Returning with the knife, I wondered what he meant by stone. I pulled up a chair and in the cool afternoon breeze he began talking about stones, angles, lubricants, and steels”. I thought, this guy knows his stuff and I asked, “How did you learn so much about sharpening knives”. His friend, feet propped up on dock railing, spoke saying, “He’s a butcher for over forty years, now. “Well that explains it,” I said.
As we continued to talking about knives, jobs, fishing, and life, I discovered things that have stayed with me.
1. Always slice with a knife never push it.
2. Never cut bone, always use a saw or scissors.
3. A knife used for filleting is for that purpose only. Never use it for anything else.
4. Keep your knife in a soft cotton cloth rather than plastic or leather sheaths.
5. Protect you Whetstone and Steel.
There is something different about a fish camp on a late spring afternoon. Time slows and the pressure from our everyday grind just seems to stop, for a while anyway. People seem friendlier and willing to share their time with you. This is what I learned when a person shared his time and knowledge with a younger man on a late May afternoon.
Originally, whetstones coming from natural sources; was the best method of sharpening tools. However, over the years many stone mines surrendered their highest quality materials. The scarcity of these high-quality materials lead to lesser quality stones resulting in non-uniform grit or soft spots. Modern technology and man’s ingenuity have introduced artificial materials of varying formulations and quality. With many improvements and ready availability, artificial whetstones are becoming more attractive today.
Whetstones also known as oilstones depending on their composition require the use water or oil to aid the cutting action. Made from diamonds, ceramic, or silicon carbide some have two sides one course the other fine. These two-sided stones enable one stone to satisfy most basic sharpening needs.
If your whetstone requires water remember to soak it with water for several minutes, no bubbles means it’s ready.” A common mistake people make when using a stone is washing off the muddy powder that forms. Leave it because it helps the cutting action. Anything that requires sharpening needs the correct tool and today there are many new ways of sharpening knives. Still, learning to use a stone properly is priceless art.

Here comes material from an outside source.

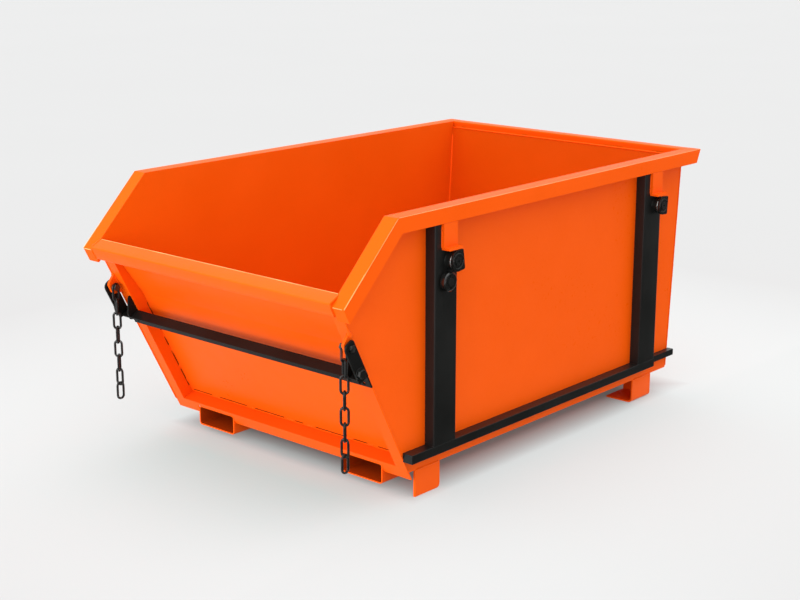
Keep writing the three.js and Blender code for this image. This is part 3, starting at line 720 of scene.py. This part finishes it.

Next, important part is the angle. Holding the knife to flat and the blade becomes too thin, breaking or rolling. “A good 20-degree angle produces the best edge,” he remarked. If you have, difficulties imagining a 20-degree angle try this tip: Start at 90 degrees, half of ninety is 45 degrees, half of 45 are 22.5, and that is close enough.
Always hold the knife tightly with fingers on top of the blade and not off the edge of the stone. Now draw the blade down and across the stone, like taking a thin slice of ham. Starting with the tip, moving to the middle and then the back take three slices then three more, soon you will feel a burr developing on the opposite side. When you feel this turn the blade over making a few slices on the opposite side until the burr disappears. That is all there is to it.
Steels are used to the edge sharp and in shape and are used when the knife is already sharp. Look at the cutting edge up close and you see a thin sharp bit of metal. Now imagine after using the knife several times that sharp edge begins to roll or fold. When this happens, the knife becomes blunt. Here is where you use a Steel to comb the edge back in line. But, remember Steels do not sharpen they only maintain the edge.”
While digging around a few years ago I came upon several knives belonging to my departed grandfather. I can remember my dad using one in particular to clean fish. Not a fillet knife by today’s standards it still does a great job filleting fish. Its long, thin, cold steel, curved blade holds an edge like nothing I have ever used. Over a decade it has aged well, still cleans fish, and much easier since, I learned to sharpen and keep it sharp.